Only problem was that the elasticsearch version I was using 6.8.0 was not supported, so I am going to try praeco.


This damn thing doesn’t use docker, it uses docker-compose, a different thing – an orgchestrator of docker.

which can be installed and used following these docker-compose install docs

Pull the repo then do:

docker-compose up

Thing about Praeco is it includes both the bitsensor elastalert API and Praeco…damn I wasted so much time setting it up manually. Also it runs on port 8080 so try not have that port already in use on the host.

I wasn’t able to fix the issue of the docker conatainers not being able to connect to the local host elasticsearch, read the troubleshooting guide for more info. I did get it working on a remote elasticsearch.

Wow this thing is amazing…

Praeco is awesome and interactive and can be very powerful, it is still in development and has one or two bugs but overall excellent.


The rules are limited compared to the yaml based elastalert, but other than that it is an excellent and useful frontend.


Sentinl is more native to kibana, in that it plugs right in much like the existing xpack plugin.
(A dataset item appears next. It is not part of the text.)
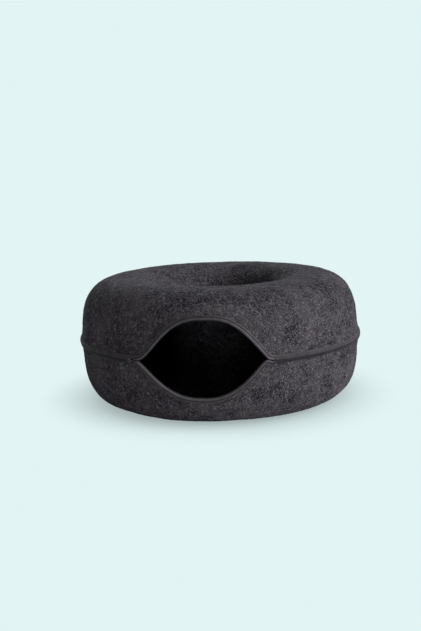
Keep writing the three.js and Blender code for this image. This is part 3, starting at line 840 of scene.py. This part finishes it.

Check you elasticsearch (or kibana) version:

http :9200


sudo /usr/share/kibana/bin/kibana --version

Again the issue of compatibility rears its ugly head, where my version 6.8.0 does not have a respective release for sentinl. Only version 6.6.0 is there. Perhaps a tactic by elasticsearch?

Damn it also looks like sentinl will only be looking to support siren going forward:

Dear all, with the launch of Open Distro we feel the needs of the Kibana community are sufficiently served and as such we are focusing Sentinl on the needs of the Siren platform only. is an investigative intelligence platform

Even attempting to install it fails:

Attempting to transfer from
Transferring 28084765 bytes....................
Transfer complete
Retrieving metadata from plugin archive
Extracting plugin archive
Extraction complete
Plugin installation was unsuccessful due to error "Plugin sentinl [6.6.1] is incompatible with Kibana [6.8.0]"

So that is the end of that…


Ah the PHP and apache crew…looks ok but not something I want to look at right now. Elastalert is my guy.